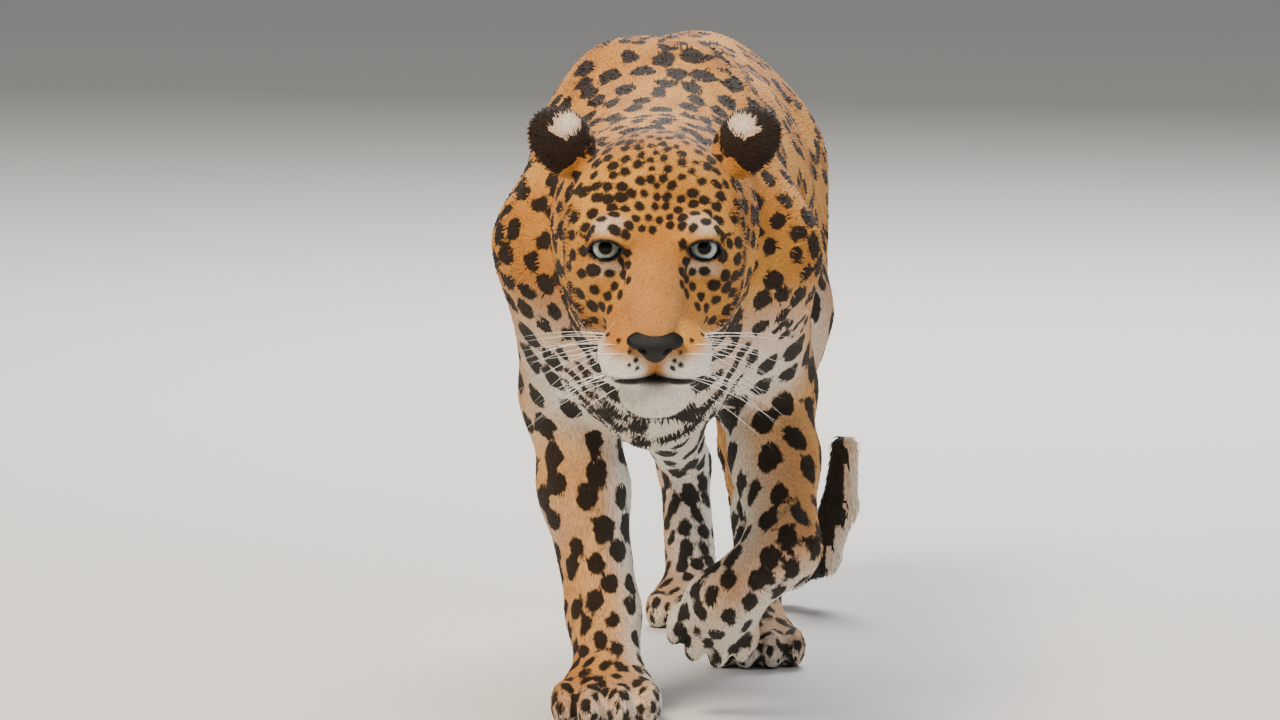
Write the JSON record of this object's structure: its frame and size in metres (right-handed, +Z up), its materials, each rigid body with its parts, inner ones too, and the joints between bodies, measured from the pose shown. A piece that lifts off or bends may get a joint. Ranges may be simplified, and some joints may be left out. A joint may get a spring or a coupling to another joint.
{
  "type": "leopard",
  "caption": "Life-size still model of a leopard walking with a fore paw lifted, standing on its own paws.",
  "frame": {"origin": "middle of the base of the bounding box, on the floor", "axes": "+Z up, the head at -Y, the animal's left at +X"},
  "size_m": [0.3604, 1.4614, 0.6458],
  "materials": {
    "coat": "short tawny fur with black spots and rosettes, cream to white below",
    "nose_leather": "damp bare black skin",
    "eye": "wet eye with a pale silver iris and a round black pupil",
    "whisker": "stiff white hair"
  },
  "bodies": {
    "root": {"torso": "coat", "neck": "coat", "head": "coat", "muzzle": "coat", "lower_jaw": "coat", "ear_left": "coat", "ear_right": "coat", "tail_base": "coat", "tail_middle": "coat", "tail_tip": "coat", "fore_right_upper_arm": "coat", "fore_right_forearm": "coat", "fore_right_paw": "coat", "fore_left_upper_arm": "coat", "fore_left_forearm": "coat", "fore_left_paw": "coat", "hind_right_thigh": "coat", "hind_right_shank": "coat", "hind_right_metatarsus": "coat", "hind_right_paw": "coat", "hind_left_thigh": "coat", "hind_left_shank": "coat", "hind_left_metatarsus": "coat", "hind_left_paw": "coat", "nose": "nose_leather", "eye_left": "eye", "eye_right": "eye"}
  },
  "joints": []
}
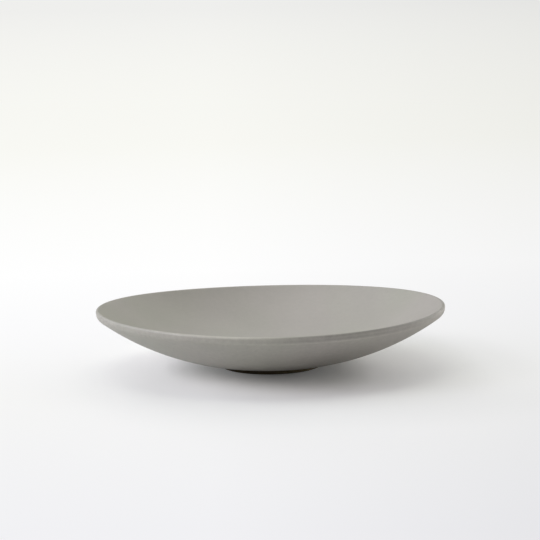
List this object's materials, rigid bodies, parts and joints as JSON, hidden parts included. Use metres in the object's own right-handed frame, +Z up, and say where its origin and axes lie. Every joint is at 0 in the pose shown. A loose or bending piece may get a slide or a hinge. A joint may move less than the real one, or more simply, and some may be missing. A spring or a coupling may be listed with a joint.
{
  "type": "shallow footed dish",
  "caption": "Wide, shallow, slightly oval stoneware dish with a rounded lip on an upright band, a smooth sweeping belly and a low dark foot ring.",
  "frame": {"origin": "on the table plane, under the middle of the dish", "axes": "+Z up; +X along the dish's long way, towards one of the two raised ends of the lip; +Y across it"},
  "size_m": [0.3, 0.29, 0.0529],
  "materials": {
    "stoneware": "matte",
    "dark_clay": "matte",
    "felt": "matte"
  },
  "bodies": {
    "root": {"dish_body": "stoneware", "foot_ring": "dark_clay", "base_pad": "felt"}
  },
  "joints": []
}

---+---

● Aim of the exercise
Reproduce the data shown above exactly.

● Reply
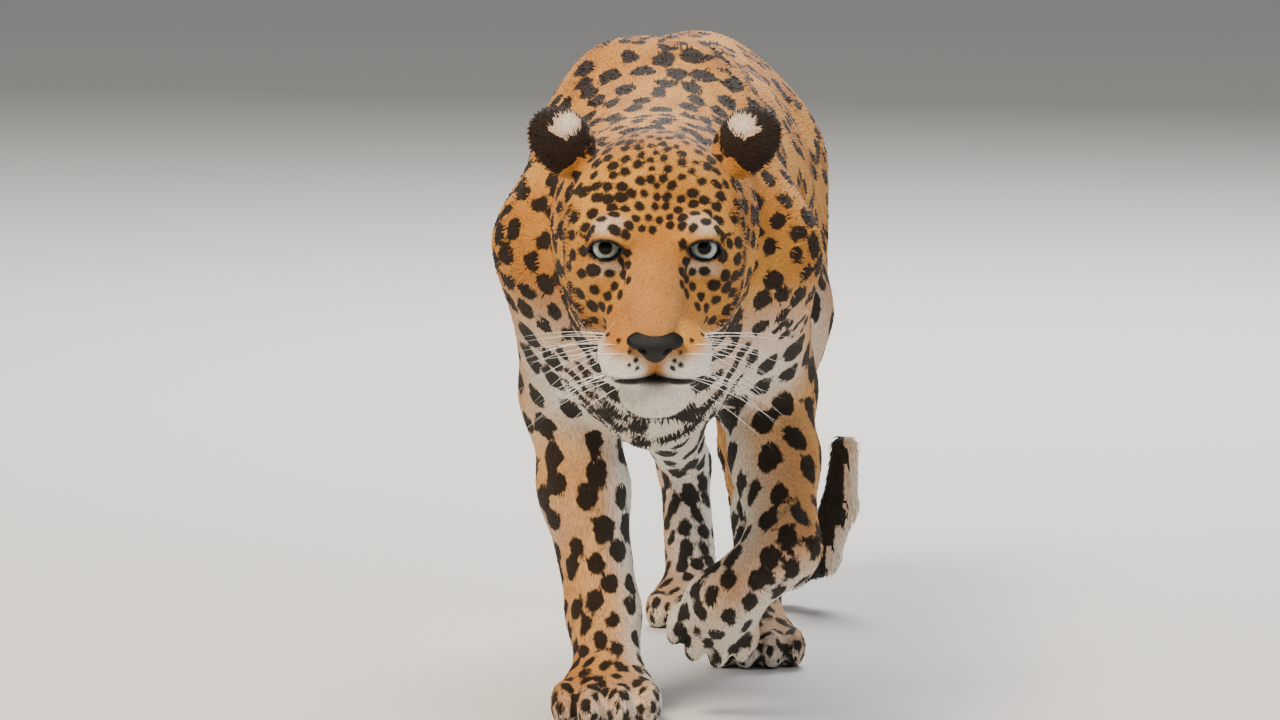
Write the JSON record of this object's structure: its frame and size in metres (right-handed, +Z up), its materials, each rigid body with its parts, inner ones too, and the joints between bodies, measured from the pose shown. A piece that lifts off or bends may get a joint. Ranges may be simplified, and some joints may be left out. A joint may get a spring or a coupling to another joint.
{
  "type": "leopard",
  "caption": "Life-size still model of a leopard walking with a fore paw lifted, standing on its own paws.",
  "frame": {"origin": "middle of the base of the bounding box, on the floor", "axes": "+Z up, the head at -Y, the animal's left at +X"},
  "size_m": [0.3604, 1.4614, 0.6458],
  "materials": {
    "coat": "short tawny fur with black spots and rosettes, cream to white below",
    "nose_leather": "damp bare black skin",
    "eye": "wet eye with a pale silver iris and a round black pupil",
    "whisker": "stiff white hair"
  },
  "bodies": {
    "root": {"torso": "coat", "neck": "coat", "head": "coat", "muzzle": "coat", "lower_jaw": "coat", "ear_left": "coat", "ear_right": "coat", "tail_base": "coat", "tail_middle": "coat", "tail_tip": "coat", "fore_right_upper_arm": "coat", "fore_right_forearm": "coat", "fore_right_paw": "coat", "fore_left_upper_arm": "coat", "fore_left_forearm": "coat", "fore_left_paw": "coat", "hind_right_thigh": "coat", "hind_right_shank": "coat", "hind_right_metatarsus": "coat", "hind_right_paw": "coat", "hind_left_thigh": "coat", "hind_left_shank": "coat", "hind_left_metatarsus": "coat", "hind_left_paw": "coat", "nose": "nose_leather", "eye_left": "eye", "eye_right": "eye"}
  },
  "joints": []
}
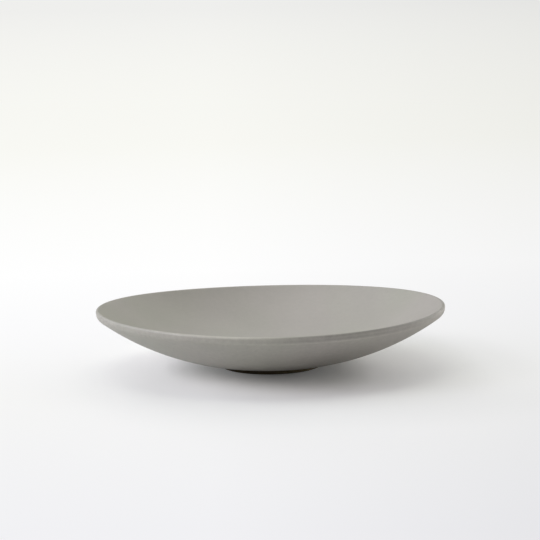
List this object's materials, rigid bodies, parts and joints as JSON, hidden parts included. Use metres in the object's own right-handed frame, +Z up, and say where its origin and axes lie. Every joint is at 0 in the pose shown. A loose or bending piece may get a slide or a hinge. A joint may move less than the real one, or more simply, and some may be missing. A spring or a coupling may be listed with a joint.
{
  "type": "shallow footed dish",
  "caption": "Wide, shallow, slightly oval stoneware dish with a rounded lip on an upright band, a smooth sweeping belly and a low dark foot ring.",
  "frame": {"origin": "on the table plane, under the middle of the dish", "axes": "+Z up; +X along the dish's long way, towards one of the two raised ends of the lip; +Y across it"},
  "size_m": [0.3, 0.29, 0.0529],
  "materials": {
    "stoneware": "matte",
    "dark_clay": "matte",
    "felt": "matte"
  },
  "bodies": {
    "root": {"dish_body": "stoneware", "foot_ring": "dark_clay", "base_pad": "felt"}
  },
  "joints": []
}